Mientras, como quien explora un planeta desconocido, los jóvenes intercambian percepciones y figuraciones sobre un nuevo mundo de la vida. Y lo hacen en una zona de desarrollo próximo atípica: entre pares, sin la participación efectiva de saberes maduros. Esto les permite realizar ensayos prospectivos y habilitar una cognición que por el momento carece de respaldos teórico y epistemológico, pero no de elaboración ni de utilidad efectiva. De ese modo, los jóvenes participan de la construcción colaborativa de una cosmovisión emergente que revalúa la idea de trabajo, familia, amistad, pareja, dinero, política, identidad, aprendizaje, profesión, etc.
Si queremos revertir el vínculo errático que la escuela mantiene con los adolescentes actuales, estamos desafiados a interrumpir la cadena imitativa en la que nos sume la inercia cultural y a trasponer algunos corralitos conceptuales, apelando a cierta audacia pedagógica.

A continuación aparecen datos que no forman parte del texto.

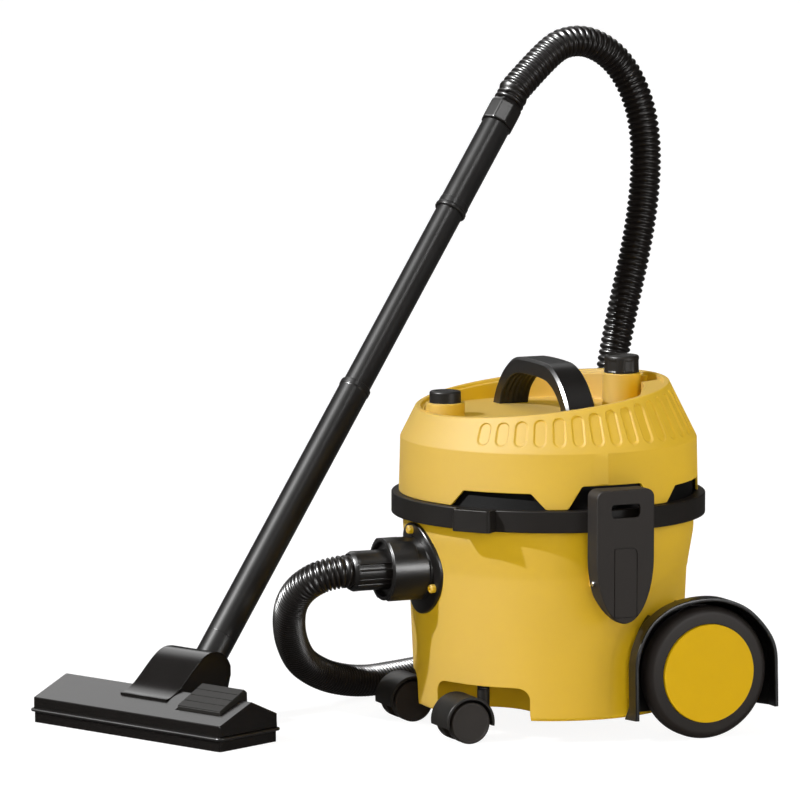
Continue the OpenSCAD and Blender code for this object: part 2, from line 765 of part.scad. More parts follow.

No se trata de realizar cambios radicales. Se trata, sí, de darle entidad en el esquema institucional y curricular a un nuevo patrón cultural. Se trata de incomodarse y desprejuiciarse, de romper la palabra escolarizada y suscitar otros modos del decir, menos proclives a la condescendencia funcional. Caso contrario, corremos el riesgo de ampliar la brecha entre la escuela y la cuña experiencial de los jóvenes que hoy forja buena parte de su educación fuera del alcance escolar. Más aún, corremos el riesgo como sociedad de no agenciar saberes juveniles que conllevan un potencial promisorio para el futuro común.
* Director del Programa de Saber Juvenil Aplicado, Universidad Nacional de San Martín.